今日は明日はアメリカに帰るという、金曜日。
「SHIN、ベイブレード知っているか?これを日本で買いたい。それにポケモンカードも。」
ベイブレード?何や?それ。ポケモンカードは知ってるけど。

今回の出張はもう一人、日本人のSさんが同行しており、聞いて見ました。
「ベーゴマですよ。今日本でもアメリカでも大人気です。知りませんか?」

せっかくアメリカから来たのだから、お土産を買いたいのはわかります。が、私の不得意科目のおもちゃのようで、結局トイザラスに行って買うのがいいでしょうとSさん。

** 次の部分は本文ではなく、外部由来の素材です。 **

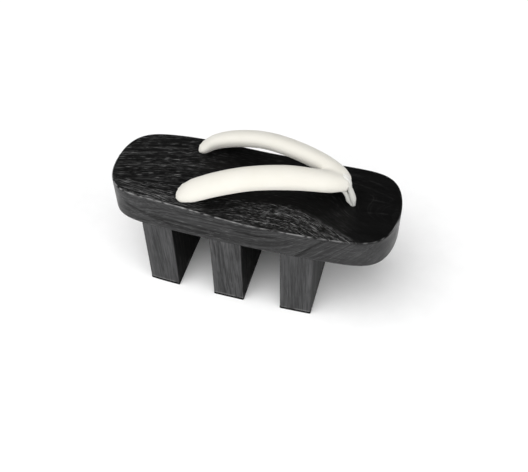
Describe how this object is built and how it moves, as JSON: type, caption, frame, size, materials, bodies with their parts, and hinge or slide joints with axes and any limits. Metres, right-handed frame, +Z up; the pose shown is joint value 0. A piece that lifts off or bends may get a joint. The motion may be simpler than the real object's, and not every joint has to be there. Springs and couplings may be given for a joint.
{
  "type": "geta sandal",
  "caption": "High wooden sandal on crosswise teeth, with a dished board, padded cloth strap and toe cord.",
  "frame": {"origin": "on the floor, under the middle of the board", "axes": "+X along the board to the toe, +Y across the foot, +Z up"},
  "size_m": [0.2398, 0.0874, 0.1371],
  "materials": {
    "stained_wood": "satin black stain with the grain showing",
    "tread_rubber": "matte",
    "strap_cloth": "matte off-white padded cloth",
    "cord_cloth": "matte off-white twisted cloth"
  },
  "bodies": {
    "root": {"board": "stained_wood", "tooth_rear": "stained_wood", "tooth_middle": "stained_wood", "tooth_front": "stained_wood", "tread_rear": "tread_rubber", "tread_middle": "tread_rubber", "tread_front": "tread_rubber", "hanao": "strap_cloth", "maetsubo": "cord_cloth"}
  },
  "joints": []
}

トイザラスってあのアメリカの店の?確かにコロンバスにもでっかいトイザラスがあります。でも私は入った事がありません。

何でオレは日本まで来て、アメリカ人をアメリカ系の店に連れていかなくちゃいけないのだ!しかもどこにあるのか良く知らないのに。
「アメリカでも売っているけれど、店に並ぶとあっという間になくなって、買うことができない。それで息子に頼まれたのです。」 彼には7歳になる息子がいるのです。

今日の会議にはたまたま以前メキシコにいたIさんが顔を出しており、Iさんにこの事を相談したところIさんは得意分野とのこと、一緒に行ってもらう事にしました。

「SHINさんはこんな領域のお手伝い、買い物は全くムリでしょうね。」
相変わらずはっきり言われてしまいました。

会議を終えて、会社からタクシーを飛ばしてトイザラスに直行。見覚えのある看板があります。
店の中に入るとIさんは慣れたもの、直ぐに売り場を見つけてくれました。
「フーン、これがベイブレードなるものか。」

いろんな種類があってD君とIさんはあれこれ相談しながら、結局10個ほどを買い込みました。
D君は大満足。残念ながらポケモンカードは売っておりませんでした。

この日のD君は、今回の出張で一番の満足そうな嬉しそうな顔を見せてくれました。
アメリカに住んでいて、一回も入ったことのないトザイラスでのお買い物の付き合い、何か妙な気がしないでもありませんでした。

私の買い物は空港で本を4冊とタバコを1カートン、忙しい5日間の日本出張でした。